We have reviewed the record and we find that the findings of the hearing panel of respondent's misconduct are supported by substantial, clear and convincing evidence.
The possibility that the Fultons might recover the last payment due from the buyer by filing suit against him, as suggested by respondent, should not forestall the imposition of a penalty for violations of disciplinary rules. Disciplinary proceedings are for the protection and benefit of the public at large. State v. Scott, 230 Kan. 564, 639 P.2d 1131 (1982). Professional misconduct is not excused because ultimately no loss is suffered. Athearn v.
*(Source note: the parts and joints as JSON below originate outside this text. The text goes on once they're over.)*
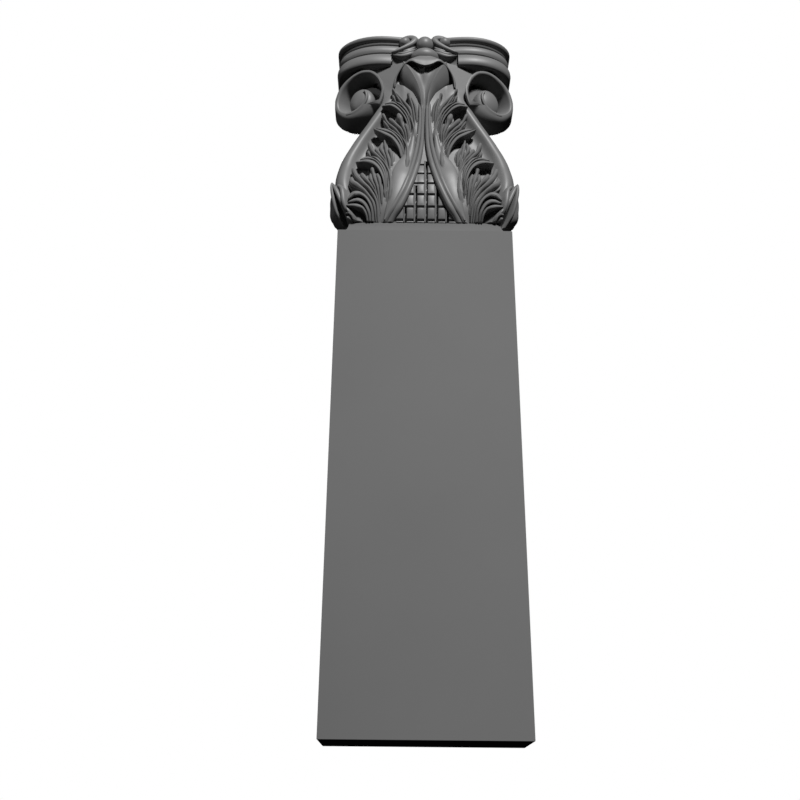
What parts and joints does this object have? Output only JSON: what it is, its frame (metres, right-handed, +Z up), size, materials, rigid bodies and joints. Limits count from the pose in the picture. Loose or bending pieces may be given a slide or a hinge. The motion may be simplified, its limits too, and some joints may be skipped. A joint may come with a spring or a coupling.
{
  "type": "carved pilaster with a composite capital",
  "caption": "Flat plain shaft under a carved capital with acanthus leaves, corner volutes, a lattice panel and a bowed moulded abacus; flat back for a wall.",
  "frame": {"origin": "middle of the shaft's flat underside", "axes": "+Z up the shaft, -Y out of the carved front, +Y towards the wall, +X to the right of someone facing the front"},
  "size_m": [0.1678, 0.0834, 0.6263],
  "materials": {
    "shaft_paint": "neutral grey primer paint on smooth planed wood, satin",
    "capital_paint": "neutral grey primer paint on carved wood, satin"
  },
  "bodies": {
    "root": {"shaft": "shaft_paint", "capital": "capital_paint"}
  },
  "joints": []
}
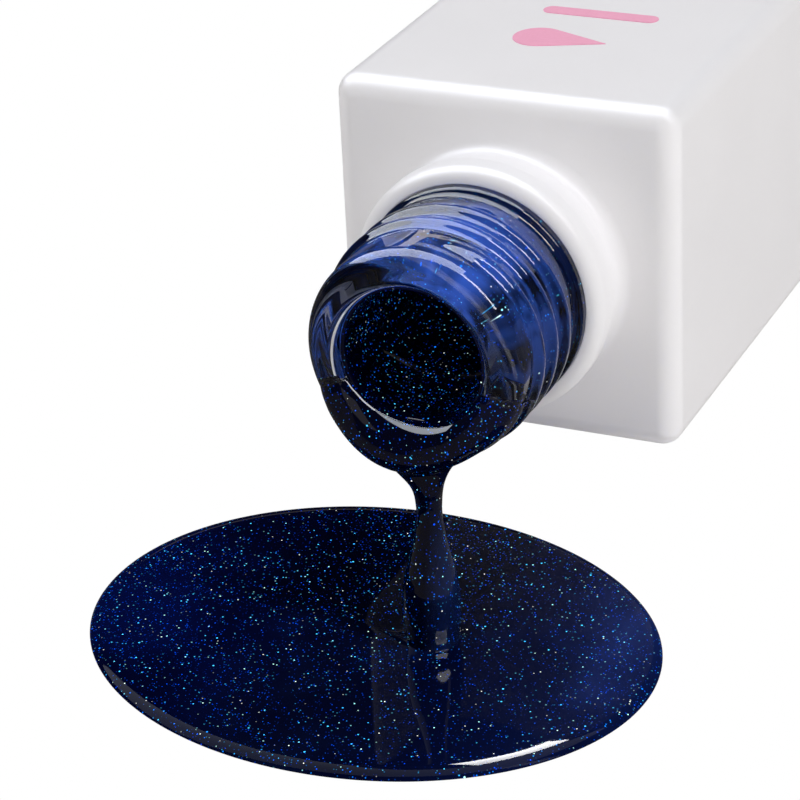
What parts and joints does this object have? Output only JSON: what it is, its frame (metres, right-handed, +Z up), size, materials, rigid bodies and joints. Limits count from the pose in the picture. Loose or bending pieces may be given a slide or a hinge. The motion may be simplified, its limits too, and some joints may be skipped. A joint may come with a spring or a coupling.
{
  "type": "nail polish bottle",
  "caption": "Square white-lacquered nail polish bottle with a brush cap drawn off, pouring dark blue glitter polish into a pool.",
  "frame": {"origin": "centre of the bottle's flat base", "axes": "+Y along the bottle's axis, out of the base; the mouth faces -Y; +Z up with the bottle lying level; +X to the right seen from the mouth side"},
  "size_m": [0.0378, 0.1788, 0.0314],
  "materials": {
    "clear_glass": "clear polished glass",
    "white_lacquer": "satin white spray lacquer",
    "pink_ink": "screen-printed pink ink",
    "steel": "polished stainless steel",
    "glitter_polish": "wet midnight-blue polish with fine glitter",
    "liner_foam": "closed-cell foam",
    "natural_plastic": "milky natural polypropylene",
    "white_plastic": "satin white",
    "black_plastic": "moulded plastic, wet with polish at its end",
    "bristle": "nylon bristles wet with polish"
  },
  "bodies": {
    "bottle": {"glass_bottle": "clear_glass", "lacquer_coat": "white_lacquer", "printed_mark": "pink_ink", "mixing_balls": "steel", "polish_fill": "glitter_polish", "polish_overflow": "glitter_polish", "polish_stream": "glitter_polish", "polish_pool": "glitter_polish"},
    "liner": {"sealing_liner": "liner_foam"},
    "closure": {"inner_cap": "natural_plastic", "overcap": "white_plastic", "brush_stem": "black_plastic", "bristle_tuft": "bristle", "tuft_staple": "steel"}
  },
  "joints": [
    {"name": "closure_draw", "type": "slide", "parent": "bottle", "child": "liner", "axis": [0, -1, 0], "range_m": [-0.106, 0], "deforming": ["polish_fill", "polish_overflow", "polish_stream"]},
    {"name": "closure_turn", "type": "hinge", "parent": "liner", "child": "closure", "pos_m": [0, -0.159, 0], "axis": [0, -1, 0], "range_deg": [-720, 0]}
  ]
}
State Bar, 20 Cal.3d 232, 142 Cal.Rptr. 171, 571 P.2d 628 (1977); In re Albright, 274 Or. 815, 549 P.2d 527 (1976).
Respondent complains that the penalty recommended is too severe. This court in State v. Scott, 230 Kan. 564, reviewed some of the cases from this State involving ethical violations and the penalties involved. The degree of punishment should be commensurate to the violations involved. The Fultons relied upon respondent to represent them as their lawyer rather than as a mere scrivener. He failed to disclose his close business ties with Lygrisse and to exercise his independent professional judgment in behalf of the Fultons in preparing the contracts for the sale. His delay in apprising the Fultons that they had no foreclosable interest was less than an honest representation. Under the circumstances, we believe the Board's recommendation for indefinite suspension is appropriate.
It is therefore by the court considered, ordered and adjudged that the respondent be suspended from the practice of the law for an indefinite period. The costs of this action are assessed to respondent.
FROMME and HOLMES, JJ., not participating.